NPF: WHAT THE INTERNET LOOKS LIKE

As I have noted many times previously in this forum, I am not ashamed to admit that I don't really understand the internet or how it works. It has been explained to me many times, often with a sampling of metaphors intended to simplify the more complex parts, to no avail. I get it, but at the same time I don't get it. The internet isn't a physical thing, but at the same time it is (as evidenced by giant server farms).

Look, I'm OK with this. I can take a thing or two on faith in this life – I accept the internet as part of our shared reality without understanding quite how the words I type (which end up stored…somewhere, I guess) reach the end user. You are certainly free to take a crack at explaining it in the simplest terms, but that really isn't necessary. I've made my peace with it. Not knowing is OK sometimes.

All that said, last year I read an article (not available online, ironically enough) in The Baffler entitled "What Does the Internet Look Like?" That piece offered plenty in the way of interesting discussion and metaphors for the ol' World Wide Web, yet it too struggled with the fundamental question of how the internet can look like anything if it is intangible. Well, maybe partially intangible. There is some part of the internet that we can touch, right?

Devote 11 minutes to this excellent short documentary about the infrastructure of the internet – servers, routing stations, fiber optic cables, and more – hidden, sometimes in plain sight, all around us.

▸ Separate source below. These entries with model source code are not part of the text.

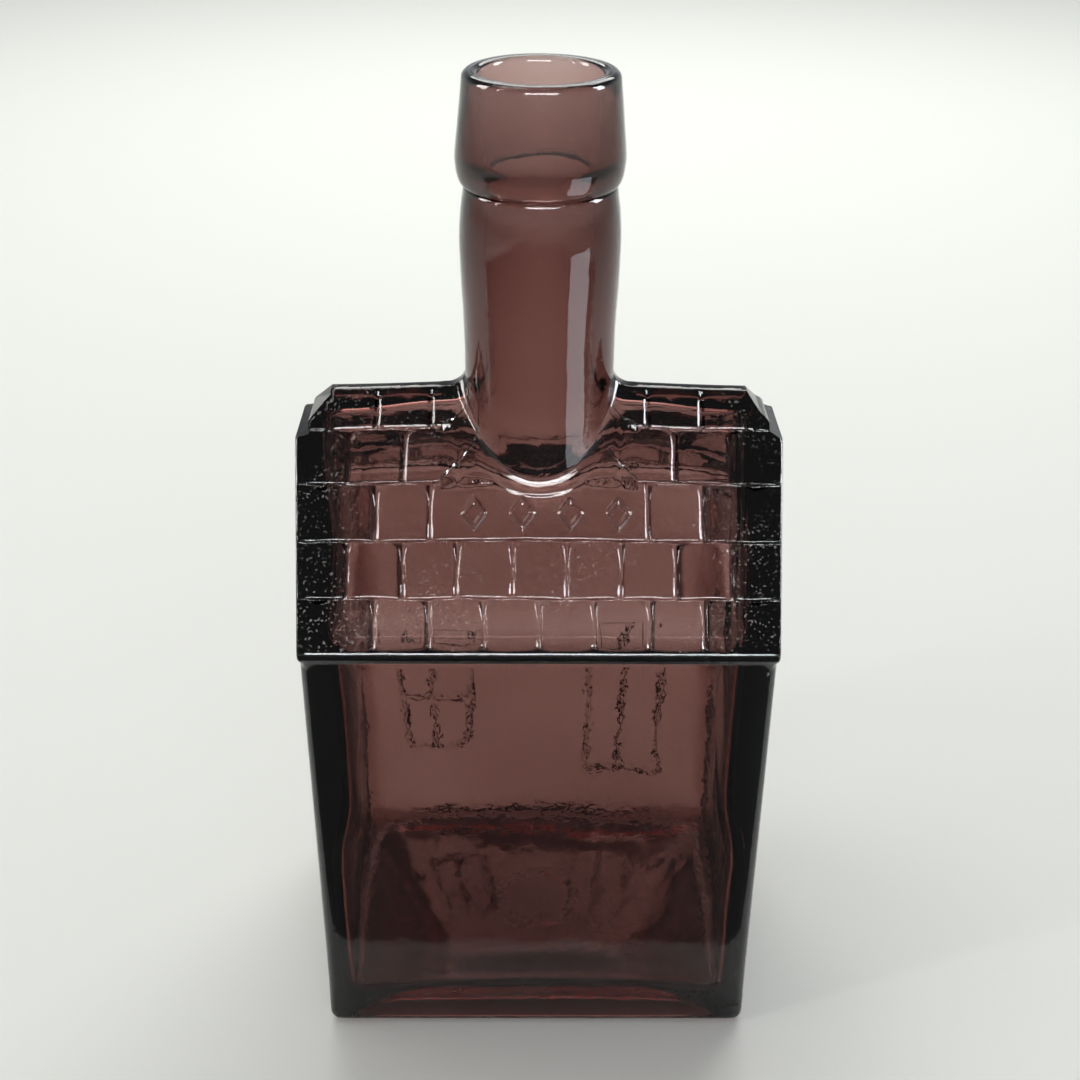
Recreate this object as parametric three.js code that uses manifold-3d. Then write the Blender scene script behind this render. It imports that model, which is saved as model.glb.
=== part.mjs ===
// A mould-blown glass flask in the shape of a cabin, with a shingled roof, a round neck
// and a collar of glass laid round its mouth. Millimetres, +Z up, front towards -Y.
// The origin is the middle of the foot, on the surface that the flask stands on.

import * as THREE from 'three';
import { mergeVertices } from 'three/addons/utils/BufferGeometryUtils.js';
import Module from 'manifold-3d';

// Walls of the cabin
const bodyWidth = 91.2;
const bodyDepth = 70;
const wallCorner = 3.2;
const heelRadius = 2.6;

// Roof
const eaveHeight = 98.4;
const eaveReach = 1.1;
const eaveNose = 1.9;
const gableLean = 1.55;
const rakeEdge = 0.9;
const ridgeHeight = 137;
const ridgeFlat = 2.6;
const ridgeBevelRun = 7.6;
const ridgeBevelDrop = 8.6;
const ridgeRise = 1.4;
const ridgeRiseWidth = 27;
const courseStep = 0.45;
const courseShares = [0, 0.155, 0.365, 0.583, 0.796, 1];

// Shingles, with staggered upright joints, and a plain panel with raised lozenges
const shinglePitch = 10.42;
const jointWidth = 0.9;
const jointDepth = 0.4;
const jointRidgeGap = 1.6;
const jointRakeGap = 2.4;
const panelWidth = 35.5;
const panelPlace = 2.6;
const lozengeWidth = 5.4;
const lozengeHeight = 7.4;
const lozengeRelief = 0.7;
const lozengeEdge = 0.9;
const lozengeSpacing = 9.2;
const lozengePlace = 1.4;

// Neck and mouth
const flaskHeight = 197;
const mouthRadius = 11;
const boreRadius = 9.9;
const boreLedgeDrop = 16;
const boreLedgeHeight = 2;
const neckFootRadius = 14.35;
const neckFillet = 3.4;
const neckWaistShare = 0.18;
const neckBellyRadius = 15;
const neckBellyShare = 0.705;
const neckTopRadius = 14.1;
const mouthRound = 1.1;

// Collar laid round the mouth
const collarHeight = 19.6;
const collarSeatRadius = 12.7;
const collarFootRadius = 14.2;
const collarWidestRadius = 15.65;
const collarWidestAbove = 5;
const collarRollShare = 0.25;
const collarLipRadius = 14.3;
const collarLipRound = 1.3;
const collarLipShare = 0.3;
const collarGap = 0.05;

// Thickness of the glass
const sideWall = 5.2;
const lowSideWall = 2.5;
const thickAbove = 60;
const thinBelow = 44;
const faceWall = 3.7;
const roofWall = 3.2;
const floorWall = 4.4;
const heelWall = 3;

// Hollow
const hollowCorner = 5.5;
const hollowFloorRound = 5;
const hollowRidge = 3;
const throatDepth = 24;

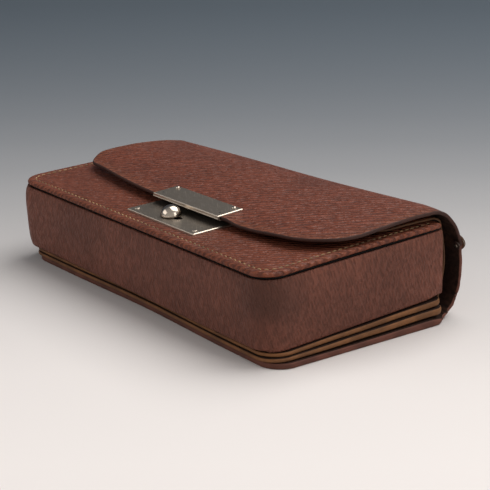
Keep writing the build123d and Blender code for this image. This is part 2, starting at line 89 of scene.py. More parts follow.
# The cover leather: its shift along X, half lengths, corner, thicknesses, and the radius of the arc that
# the flap's front edge follows
COVER_SHIFT = 2.0
BACK_HALF = 86.5
SIDE_TRIM = 0.5
FLAP_HALF = 83.75
BACK_CORNER = 9.0
COVER_THICKNESS = 1.4
BACK_THICKNESS = 2.2
FLAP_SWEEP = 418.0

# Middle lines as (Y, Z) points: the cover's two lengths in order from the back panel's front edge, and
# the inner flap from the pockets up
BACK_LINE = [
    (-41.5, 1.1), (0.0, 1.1), (41.0, 1.1), (45.6, 1.15), (49.4, 3.0), (52.6, 7.0), (54.5, 12.0),
    (55.1, 17.4), (54.75, 23.0), (53.6, 28.8),
]
FLAP_LINE = [
    (53.6, 28.8), (51.5, 34.7), (49.9, 38.4), (47.8, 41.6), (44.9, 43.9), (41.0, 45.2), (36.0, 45.15),
    (20.0, 43.8), (0.0, 42.2), (-22.3, 40.4),
]
INNER_LINE = [
    (45.6, 8.0), (47.0, 13.0), (48.2, 19.0), (48.3, 25.0), (47.4, 31.0), (46.0, 36.4), (45.1, 39.3),
    (42.8, 40.6), (38.0, 40.9), (26.0, 40.9), (12.0, 40.2),
]

# The camera's level direction, away from the viewer
AWAY = (-0.794, 0.607, 0)
# Painted light falloff: the paper's colour goes along it from warm white to blue grey, from its start in
# metres and with this reach
PAPER_NEAR = "e8e2df"
PAPER_FAR = "4d5760"
PAPER_START = -0.24
PAPER_END = 0.85
PAPER_REACH = 0.31

# Each light's name, size, watts, place, aim and colour
LIGHTS = (
    ("overhead_softbox", (1.3, 1.3), 20.0, (0.05, 0.62, 1.2), (0, 0, 0), (1.0, 0.985, 0.96)),
    ("side_reflector", (0.5, 0.8), 2.5, (1.15, 0.25, 0.5), (0, 0, 0.02), (1.0, 0.97, 0.94)),
    ("front_fill", (1.4, 0.8), 4.6, (-0.7, -1.15, 0.75), (0, 0, 0.02), (1.0, 0.97, 0.94)),
)


def to_linear(code):
    """The linear colour of an sRGB hex value."""
    parts = [int(code[i : i + 2], 16) / 255 for i in (0, 2, 4)]
    return tuple(p / 12.92 if p <= 0.04045 else ((p + 0.055) / 1.055) ** 2.4 for p in parts)


class BagSizes(bpy.types.PropertyGroup):
    """Sizes of the bag's leather and thread that a user would change, in millimetres."""

    stitch_pitch: bpy.props.FloatProperty(
        name="Stitch pitch", description="From one stitch to the next, mm", default=2.75, min=1.5)
    stitch_length: bpy.props.FloatProperty(
        name="Stitch length", description="Thread that shows, mm", default=1.95, min=0.8)
    thread_radius: bpy.props.FloatProperty(
        name="Thread radius", description="Half the thread's thickness, mm", default=0.27, min=0.1)
    stitch_inset: bpy.props.FloatProperty(
        name="Stitch inset", description="From the panel's edge to them, mm", default=3.7, min=2.0)
    groove_depth: bpy.props.FloatProperty(
        name="Groove depth", description="How deep the stitches pull in, mm", default=0.3, min=0.0)
    flap_sag: bpy.props.FloatProperty(
        name="Flap sag", description="How far its left end lies down, mm", default=4.4)
    case_sag: bpy.props.FloatProperty(
        name="Case sag", description="How far its left mouth corner has sunk, mm", default=1.2, min=0.0)
    wall_belly: bpy.props.FloatProperty(
        name="Wall belly", description="How far the walls bulge, mm", default=1.3, min=0.0)
    edge_round: bpy.props.FloatProperty(
        name="Edge round", description="Round of the cut leather's edges, mm", default=0.45, min=0.1)


class BagColours(bpy.types.PropertyGroup):
    """Colours of the bag's leather, thread and metal."""

    cover: bpy.props.FloatVectorProperty(
        name="Cover leather", description="Flap, back and front panel", subtype="COLOR",
        default=to_linear("6f3a29"))
    # Painted shade: the colour that the cover's creases are darkened towards
    cover_crease_shade: bpy.props.FloatVectorProperty(
        name="Cover creases", description="Colour down in the grain", subtype="COLOR",
        default=to_linear("3f221b"))
    cover_warm: bpy.props.FloatVectorProperty(
        name="Cover wear", description="Where the finish is rubbed", subtype="COLOR",
        default=to_linear("7f4c34"))
    wall: bpy.props.FloatVectorProperty(
        name="Wall leather", description="The compartment's walls", subtype="COLOR",
        default=to_linear("683d30"))
    # Painted shade in the walls' creases, and also the colour of the soil on the walls
    wall_crease_shade_and_dirt: bpy.props.FloatVectorProperty(
        name="Wall creases", description="Colour down in the walls' grain", subtype="COLOR",
        default=to_linear("38241d"))
    tan: bpy.props.FloatVectorProperty(
        name="Cut edge", description="Raw tan edge of the leather", subtype="COLOR",
        default=to_linear("7d5230"))
    # Also the base of the near-black leather that paints the shade on undersides and hidden faces
    lining: bpy.props.FloatVectorProperty(
        name="Lining", description="Dark inner side", subtype="COLOR",
        default=to_linear("2b1b15"))
    thread: bpy.props.FloatVectorProperty(
        name="Thread", description="Waxed linen thread", subtype="COLOR",
        default=to_linear("b38f64"))
    nickel: bpy.props.FloatVectorProperty(
        name="Nickel", description="Nickel plating", subtype="COLOR",
        default=to_linear("b9ad9f"))


# Surfaces as grids of points


# How many rows of points stand between the two faces of a sheet, round its cut edge
EDGE_ROWS = 5


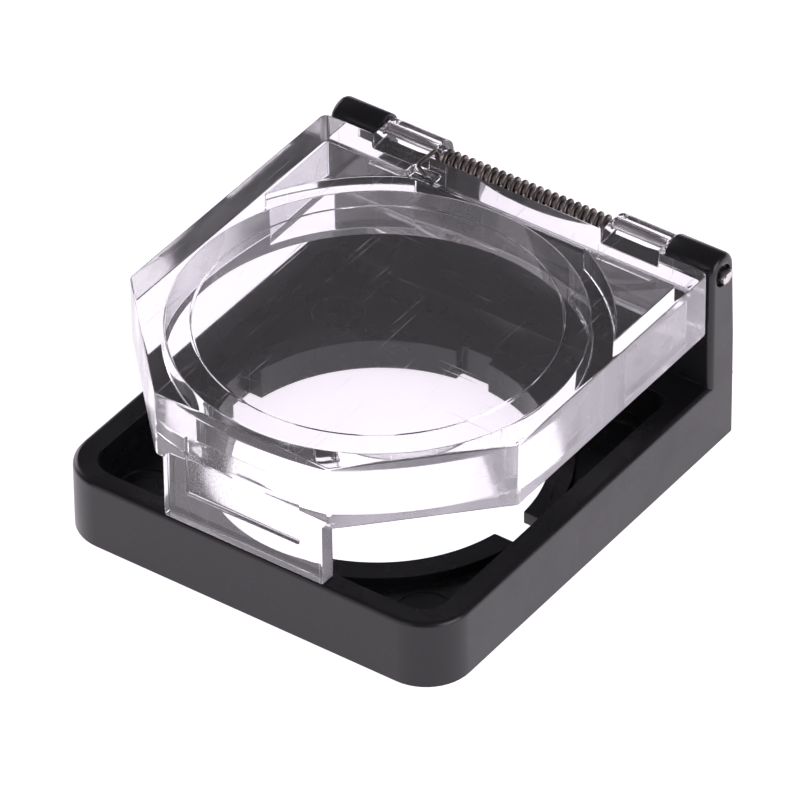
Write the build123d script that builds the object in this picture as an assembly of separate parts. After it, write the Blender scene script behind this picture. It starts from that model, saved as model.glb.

Bundled, Buried & Behind Closed Doors from Ben Mendelsohn on Vimeo.

I still can't tell you how the whole process works. I am comforted to know that if The Internet ever becomes self aware and mankind needs to destroy it, there is something real and tangible out there that we can blow up, smash, or otherwise turn into rubble. Then again, since the information on the internet is distributed (or something, right?) even a full pitchforks-and-torches assault might fail to kill it.

So I guess the best analogy for the internet is the hydra…an enormous, stupid hydra full of porn.

19 thoughts on “NPF: WHAT THE INTERNET LOOKS LIKE”

  • And human consciousness is a mysterious phenomenon if you are a Cartesian dualist. *rolls eyes*

    The Internet is not intangible in any way, shape, or form. Those servers, wires, etc. ARE the Internet. They deliver electronic impulses to your computer which are interpreted into a form you can understand.

  • Middle Seaman says:

    I am amazed at the difficulty you have with a simple mechanism.

    The Internet is five monkeys, fluent in English, each has 3 pockets. The monkeys collaborate perfectly with each other. When you write a post you send it to a monkey. This monkey may be busy and will send your post to a less busy monkey who puts the post in a pocket. The monkeys have perfect recall. When I want your post, a monkey can get it for me.

    It's a zoo out there.

    (I sent my first email in 1980 when we knew all the computers, i.e. monkeys, connected in existence – later known as the Internet.)

  • @Tim:

    Well, consciousness /is/ somewhat of a mystery in that it seems to occur not only in your brain, but also other humans' and non-humans' brains. And there's always the question of whether Agent Smith, Data, or some in the future actually existing AI have consciousness. Consciousness can be realized in many ways, is what I'm saying, and we cannot always be sure whether something is conscious, and to what amount (some aspects of the abortion discussion hinge on this).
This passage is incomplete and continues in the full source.